March 9, 2005
Hi. Any ideas on how much chocolate you'd have to eat before you'd get enough theobromine to help with a persistent cough?
Hey, guys, this is a great site. Thank you for providing it. By the way, there was another interesting study that just came out on chocolate:
Regular consumption of a flavanol-rich chocolate can improve oxidant stress in young soccer players. Clin Dev Immunol. 2005 Mar;12(1):11-7.
I usually am able to access most medical articles (as I work as a librarian). Let me know if anyone wants copies.
April 29, 2004
the only thing i could find on chocolate and coughing is here:
what's the gist of the article on soccer players? can you summarize it for us or is there a link to it?
oh, and welcome to seventypercent 🙂
March 9, 2005
Hi. Here is the abstract to the soccer article:
Regular consumption of a flavanol-rich chocolate can improve oxidant stress in young soccer players.

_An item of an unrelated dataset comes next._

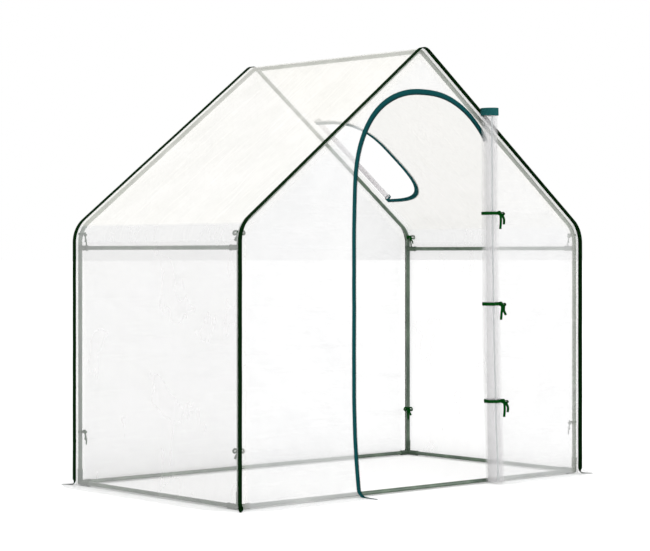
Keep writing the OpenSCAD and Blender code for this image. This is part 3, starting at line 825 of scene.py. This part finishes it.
def tape_finish(name, dark, pale, weave=900.0, near_edge=0.0, patches=24):
    """Woven tape: threads across and along, and patches of tone. near_edge darkens the edge
    that bears the coil."""
    tape = Finish(name)
    place = tape.coordinates((1, 1, 1), 0, "UV")
    across, along = (
        tape.node("ShaderNodeTexWave", {"bands_direction": way}, {"Vector": place, "Scale": scale}, "Fac")
        for way, scale in (("X", weave / 6.3), ("Y", weave / 9.0)))
    tone = tape.remap(tape.grain(place, patches, 3), 0.35, 0.7) * 0.7 + across * along * 0.3
    if near_edge:
        side = tape.node("ShaderNodeSeparateXYZ", {}, {"Vector": place}, "Y")
        tone = tone - tape.remap(side, 0.003, -0.006) * near_edge
    return tape.set(
        Base_Color=tape.mix(tone, dark, pale),
        Roughness=0.85,
        Specular_IOR_Level=0.02,
        Normal=tape.bump(across * along, 0.5, 0.0005),
    )


BINDING_WIDTH, BINDING_THICK = 0.021, 0.0034
STITCH_PITCH, STITCH_LENGTH, THREAD = 0.005, 0.0034, 0.0007
HOOK_BEND, HOOK_TIP, HOOK_TAPER, HOOK_LIFT = 0.020, 0.30, 0.075, 0.0012

green_tape = tape_finish("green binding tape", shade(4, 27, 8), shade(16, 46, 18))


def hook(corner_x, outward_y):
    """The right seam's foot from its tip on the ground to the wall, and the way each of its points faces."""
    away = Vector((SEAM_REACH.x, SEAM_REACH.y * outward_y, 0)).normalized()
    points, faces = [], []
    for i in range(25):
        above = HOOK_BEND - (HOOK_BEND + SEAM_REACH.length) * (1 - i / 24)
        out, up, slant = turned_out(above, HOOK_BEND)
        points.append(Vector((corner_x, outward_y * COVER_Y, up + HOOK_LIFT)) + away * out)
        faces.append(Vector((1, 0, 0)).lerp(Vector((0, 0, 1)), smooth(slant / (pi / 2))).normalized())
    return points, faces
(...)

Fraga CG, Actis-Goretta L, Ottaviani JI, Carrasquedo F, Lotito SB, Lazarus S, Schmitz HH, Keen CL.
Fisicoquimica-PRALIB, Facultad de Farmacia y Bioquimica, Universidad de Buenos Aires, Argentina. firstname.lastname@example.org
The consumption of a diet rich in certain flavonoids, including the flavanol sub-class, has been associated with a reduced risk for vascular disease. We evaluated the effects of the regular consumption (14 d) of a flavanol-containing milk chocolate (FCMC) or cocoa butter chocolate (CBC) on variables related to vascular disease risk, oxidative stress and physical activity. Twenty-eight free-living, young (18-20 years old) male soccer players consumed daily 105 g of FCMC (168 mg of flavanols) or CBC (< 5 mg of flavanols), as part of their normal diet. The consumption of FCMC was significantly associated with a decrease in diastolic blood pressure (- 5 mm Hg), mean blood pressure (- 5 mm Hg), plasma cholesterol (-11%), LDL-cholesterol (-15%), malondialdehyde (- 12%), urate (- 11%) and lactate dehydrogenase (LDH) activity (- 11%), and an increase in vitamin E/cholesterol (+ 12%). No relevant changes in these variables were associated with CBC consumption. No changes in the plasma levels of (-)-epicatechin were observed following analysis of fasting blood samples. In conclusion, FCMC consumption was associated with changes in several variables often associated with cardiovascular health and oxidant stress. The presence of significant quantities of flavanols in FCMC is likely to have been one of the contributing factors to these results.
August 1, 2006
This is quite ironic, as cocoa processing workers experience a hefty prevalence of chronic respiratory problems, ranging from 5% to 30%. Lung function tends to decrease when cocoa "dust" is inhaled.
You would need to consume 200g of chocolate in order to experience the full benefit of cough suppression. So, take two bars and call me in the morning.
August 1, 2006
September 30, 2004
I would strongly disagree with your respiratory statement as it pertains to cocoa workers. While it's true that single or sub micron particle sizes of dust interfere with lungs, it's simply not a problem in any cocoa factory i've been in, and i've been in many of the world's largest. The systems are largely closed systems, and dusting is extremely minimized. You're likely to find far more dusting in large cereal or sweetener facilities. Also, as with polyphenols, the concentration of the theobromine can vary wildly, based on source and processing. While some bars may indeed have low enough [theobromine]'s so as to require 200g, others will have much higher 's.